Ms. Wright, 49, who grew up in East London and South Africa, speaks English and Afrikaans, and a bit of Xhosa and Zulu, two African languages. During a career that has taken her around the world, she has sung in Italian, French and Korean.


“I didn’t think learning Japanese would be as much of a task as everyone else around me, who said, ‘Are you nuts?’ ” she said. Tall and thin (of course) with spiky platinum blond hair, she chatted in her dressing room at the Ambassador Theater, where her latest Broadway run ended recently.
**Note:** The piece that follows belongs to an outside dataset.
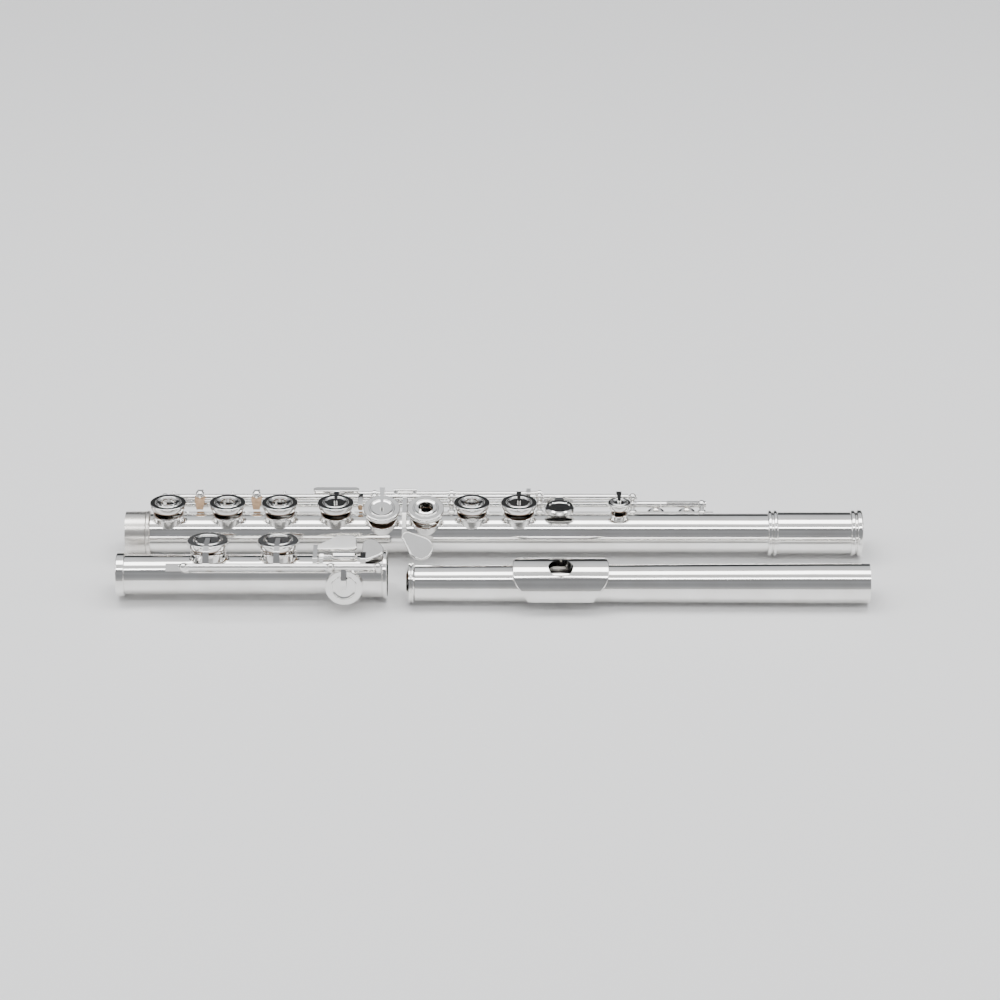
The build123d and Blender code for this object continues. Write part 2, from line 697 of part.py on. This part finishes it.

Ms. Wright turned out not to be so nuts. Starting in January, she picked up the language rather quickly with the help of a Japanese tutor and an iPod, on which she listened to the lines in Japanese. First she learned the part phonetically; then she began to work on sentence structure and vocabulary. Ultimately it became difficult to do both at once, given the tight timetable necessary for her Japanese opening, Ms. Wright said.

“I am now learning the language,” she said, “but I am afraid if someone started speaking Japanese to me in the street, I will be a little bit lost.”

Ms. Wright has played Velma off and on for nine years, including in the West End of London and in Johannesburg. She visited Japan 18 years ago and immediately agreed when her agent told her late last year that the Japanese producers wanted to borrow her.

Like many Broadway musicals, “Chicago” has become popular in Japan. Sometimes it has been done in English, and sometimes in Japanese with an all-Japanese cast, said Ronnie Lee, the executive producer of Kyodo Tokyo Inc., the largest presenter of entertainment in Japan. Using a Velma from Broadway was a way to “put a new spin on it,” and bring in new audiences, Mr. Lee said.

When Ms. Wright began her Japanese studies, she had the iPod recording close at hand. “I listened to it every day, two hours a day, religiously,” she said. Now she faces weeks of rehearsal with the Japanese cast before the show opens on June 4. “Of course, I think the audience is going to be very sympathetic,” she said.